The ever depleting foreign reserves have slipped to $11 billion which included to $5 to $6 billion of net reserves. The reserves, experts claim, will be able to cater the import bill of less than a month against the mandatory reserves worth three months’ import bill. The country’s highest import bill was recorded in January 2018 with $5.6 billion worth of imports.
“Despite the increase in regulatory duties and other measures taken by the government to discourage imports, the imports are perpetually rising posing the very serious threat of current account deficits,” said the sources, adding that despite the grave situation, the government has given a populist budget without any clarity about short term or long terms debts, or how the deficits will be narrowed.

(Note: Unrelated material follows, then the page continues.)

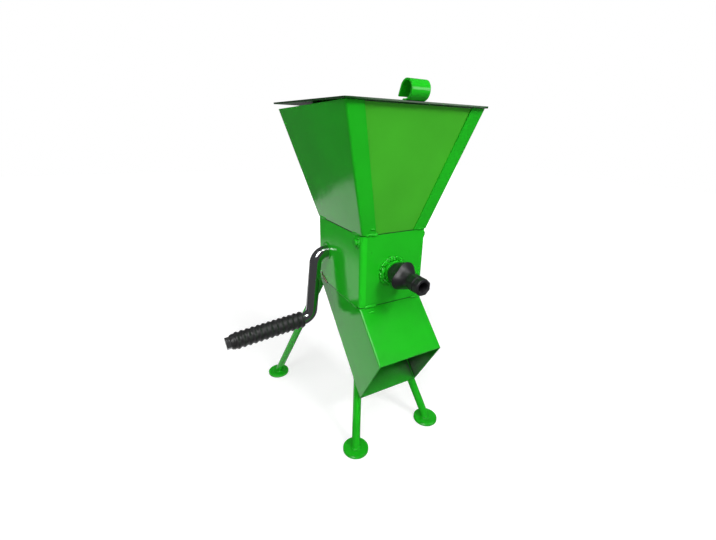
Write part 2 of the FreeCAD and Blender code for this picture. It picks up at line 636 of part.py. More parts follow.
def make_crank_grip():
    owner = new_body("crank_grip", x=f"-{ARM_FOOT}", y="Dims.shaft_back",
                     z="Dims.body_lift + Dims.shaft_up - Dims.crank_radius",
                     axis="0; 1; 0", angle="-Dims.hand_droop")
    near, far = f"-{HAND_BEND}", f"-({HAND_BEND} + Dims.grip_length)"
    sleeve = new_sketch(owner, "XZ_Plane")
    outline(sleeve, [(near, "Dims.rod_radius"), (near, "Dims.grip_radius"),
                     (far, "Dims.grip_radius"), (far, "Dims.rod_radius")])
    turn(owner, sleeve, "H_Axis")
    top = "(Dims.grip_radius + Dims.grip_rib)"
    inside = "((Dims.rod_radius + Dims.grip_radius) / 2)"
    rib = new_sketch(owner, "XZ_Plane")
    outline(rib, [(near, inside), (near, "Dims.grip_radius"),
                  (f"{near} - 0.25 * Dims.grip_rib_width", top),
                  (f"{near} - 0.75 * Dims.grip_rib_width", top),
                  (f"{near} - Dims.grip_rib_width", "Dims.grip_radius"),
                  (f"{near} - Dims.grip_rib_width", inside)])
    ring = turn(owner, rib, "H_Axis")
    row = owner.newObject("PartDesign::LinearPattern", "Row")
    row.Originals = [ring]
    row.Direction = (rib, ["H_Axis"])
    row.Reversed = True
    row.setExpression("Length", "Dims.grip_length - Dims.grip_rib_width")
    row.setExpression("Occurrences", "Dims.grip_ribs")
    owner.Tip = row
    doc.recompute()
    return owner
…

For the last four years, the government has shifted its focus towards easy but relatively expensive sources of financing. Pakistan’s reliance on short-term commercial borrowings from banks would continue to persist in the coming fiscal year as the government would secure over $3 billion from these commercial banks in the next fiscal year against revised estimates close to $4 billion in the outgoing financial year.
In the budget in brief for 2018-19, the government envisaged to generate $2.5 billion through the Sukuk bond but the details of foreign resources estimates for 2018-19 showed that the government would generate this amount through sovereign bonds.
Pakistan has projected to get around $1.6 billion from the Asian Development Bank (ADB), China $900 million, commercial banks $3.5 billion, sovereign bond $2.5 billion, IBRD $200 million, IDA $700 million, Islamic Development Bank $1.1 billion and multimillion dollars from other avenues.